I like to browse around among my books, and am trying to have my boys and girls acquire the same habit. Reading for pure enjoyment isn't a formal affair any more than eating. Sometimes I feel in the mood for a grapefruit for breakfast, sometimes for an orange, and sometimes for neither. I'm glad not to board at a place where they have standardized breakfasts and reading. If I feel in the mood for an orange I want an orange, even if my neighbor has a casaba melon. So, if I want my "Middlemarch," I'm quite eager for that book, and am quite willing for my neighbor to have his "Henry Esmond." The appetite for books is variable, the same as for food, and I'd rather consult my appetite than my neighbor when choosing a book as a companion through a lazy afternoon beneath the maple-tree, I refuse to try to supervise the reading of my pupils. Why, I couldn't supervise their eating. I'd have to find out whether the boy was yearning for porterhouse steak or ice-cream, first; then I might help him make a selection. The best I can do is to have plenty of steak, potatoes, pie, and ice-cream around, and allow him to help himself.
CHAPTER XIX
MAKE-BELIEVE
The text may be found in "Over Bemerton's," by E. V. Lucas, and reads as follows: "A gentle hypocrisy is not only the basis but the salt of civilized life." This statement startled me a bit at first; but when I got to thinking of my experience in having a photograph of myself made I saw that Mr. Lucas has some warrant for his statement. There has been only one Oliver Cromwell to say: "Paint me as I am." The rest of us humans prefer to have the wart omitted. If my photograph is true to life I don't want it. I'm going to send it away, and I don't want the folks who get it to think I look like that. If I were a woman and could wear a disguise of cosmetics when sitting for a picture the case might not be quite so bad. The subtle flattery of the photograph is very grateful to us mortals whether we admit it or not. My friend Baxter introduced me once as a man who is not two-faced, and went on to explain that if I had had two faces I'd have brought the other instead of this one. And that's true. I expect the photographer to evoke another face for me, and hence my generous gift of money to him. I like that chap immensely. He takes my money, gives me another face, bows me out with the grace of a finished courtier, and never, by word or look, reveals his knowledge of my hypocrisy.

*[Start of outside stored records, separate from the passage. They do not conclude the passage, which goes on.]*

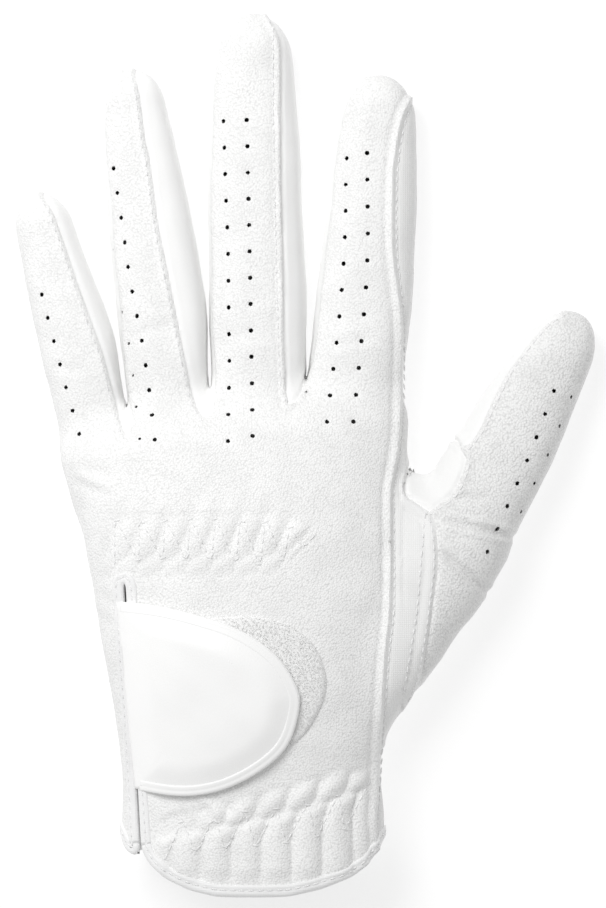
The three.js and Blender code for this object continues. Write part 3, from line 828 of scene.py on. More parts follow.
        centre = self.points[self.tris].mean(axis=1)
        upper = mean(self.seam_rise()) > 0
        inside = {name: mean(self.near(name)) < 0 for name in self.outlines}
        x, y = centre[:, 0], centre[:, 1]
        label = np.array([np.bincount(row, minlength=5).argmax() for row in self.label[self.tris]])
        name = np.where(upper, "back_panel", "palm_panel").astype("U40")
        name[upper & (y < -14) & (x > 21.0 + np.clip((y + 45) / 30, 0, 2))] = "thumb_heel_panel"
        pairs = {"little_ring": ("little", "ring"), "ring_middle": ("ring", "middle"), "middle_index": ("middle", "index")}
        webs = {"little": {"right": "web_little_ring"}, "ring": {"left": "web_little_ring", "right": "web_ring_middle"},
                "middle": {"left": "web_ring_middle", "right": "web_middle_index"}, "index": {"left": "web_middle_index"}}
        for web, (first, second) in pairs.items():
            name[upper & inside[web]] = "web_" + web
        index = self.hand.by_name["index"]
        side = mean(np.maximum(self.side_edge(index, "right"), -6 - self.points[:, 1])) < 0
        name[inside["gusset"] & upper] = "side_gusset"
        name[~upper & side & (x > 10) & (x < 34) & (label != 4)] = "side_gusset"
        for i, digit in enumerate(self.hand.digits):
            s, _ = digit.local(centre)
            beyond = (label == i) & (s > digit.root_fold - 8)
            part = np.where(s > digit.divide, "_tip", "_lower")
            word = np.where(upper, "_back", "_palm").astype("U40")
            if digit.name == "thumb":
                left = mean(np.maximum(self.side_edge(digit, "left"), 16 - digit.local(self.points)[0])) < 0
                word[(upper & inside["strip"]) | (~upper & left)] = "_side_strip"
                beyond &= ~(upper & (inside["gusset"] | inside["web"]))
            else:
                for edge in self.SIDES[digit.name]:
                    web = webs[digit.name][edge][4:]
                    low = mean(self.side_edge(digit, edge)) < 0
                    word[(upper & inside[web]) | (~upper & low)] = "_fourchette_" + edge
                if digit.name == "index":
                    word[(upper & inside["gusset"]) | (~upper & side)] = "_side_strip"
            named = np.char.add(np.char.add(digit.name, word), part)
            name[beyond] = named[beyond]
        name[upper & inside["web"]] = "thumb_web_gusset"
        return name

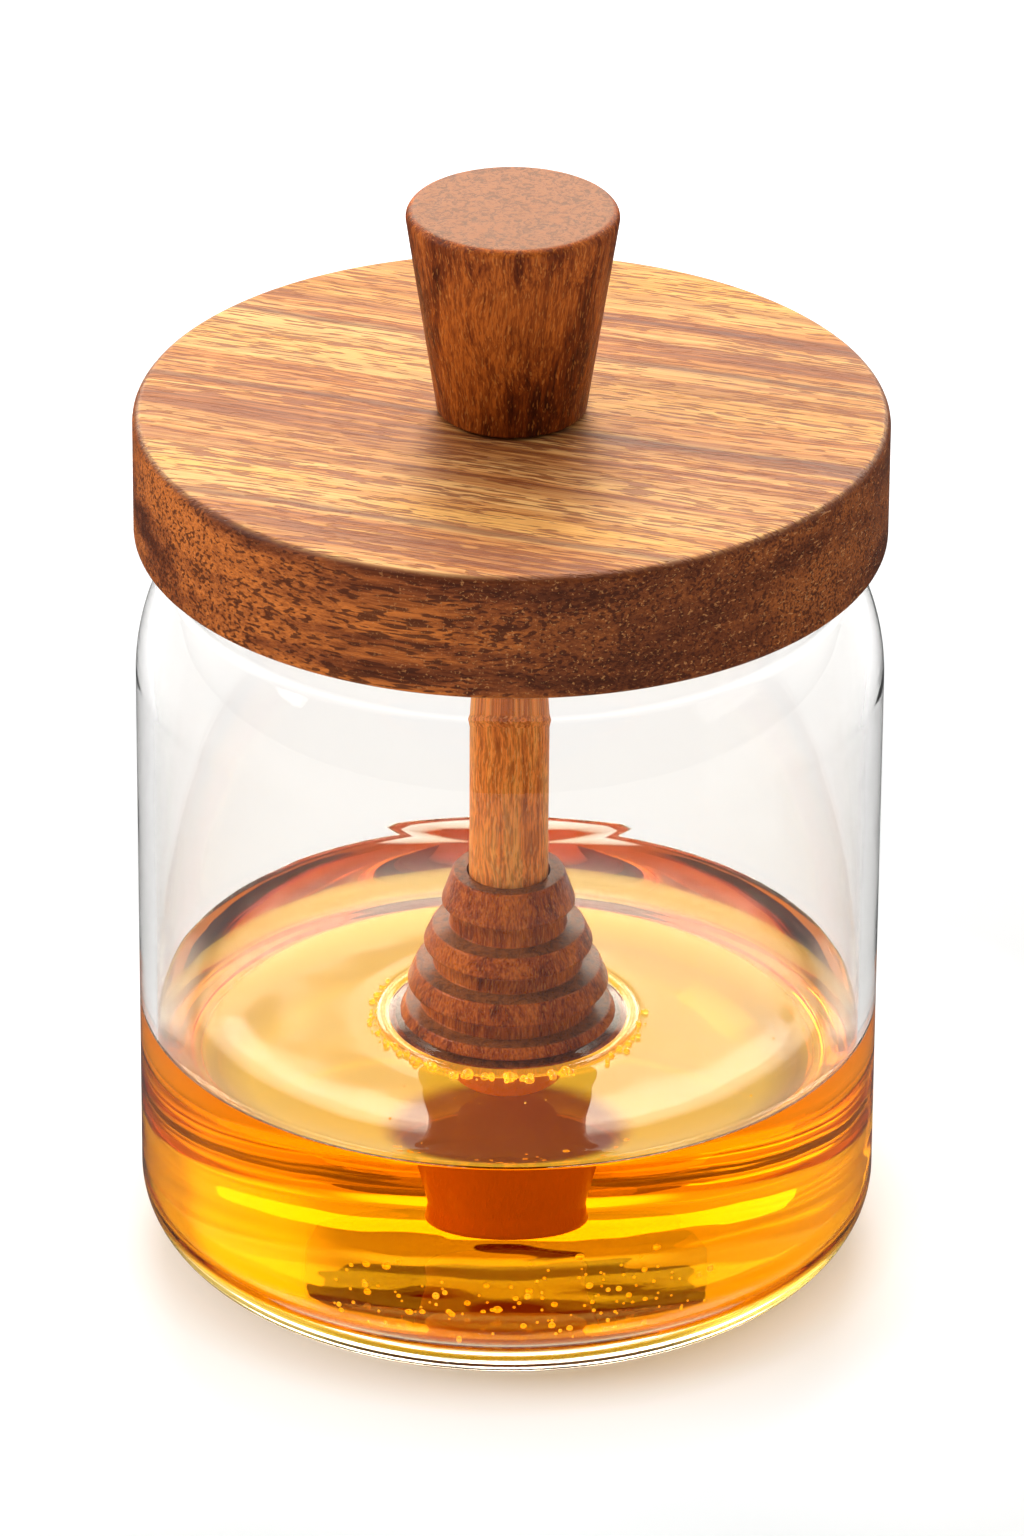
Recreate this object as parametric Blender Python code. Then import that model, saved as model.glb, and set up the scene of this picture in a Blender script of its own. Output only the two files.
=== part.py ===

As a boy I had a full suit of company manners which I wore only when guests were present, and so was always sorry to have guests come. I sat back on the chair instead of on its edge; I didn't swing my legs unless I had a lapse of memory; I said, "Yes, ma'am," and, "No, ma'am," like any other parrot, just as I did at rehearsal; and, in short, I was a most exemplary child save for occasional reactions to unlooked-for situations. The folks knew I was posing, and were on nettles all the while from fear of a breakdown; the guests knew I was posing, and I knew I was posing. But we all pretended to one another that that was the regular order of procedure in our house. So we had a very gratifying concert exercise in hypocrisy. We said our prayers that night just as usual.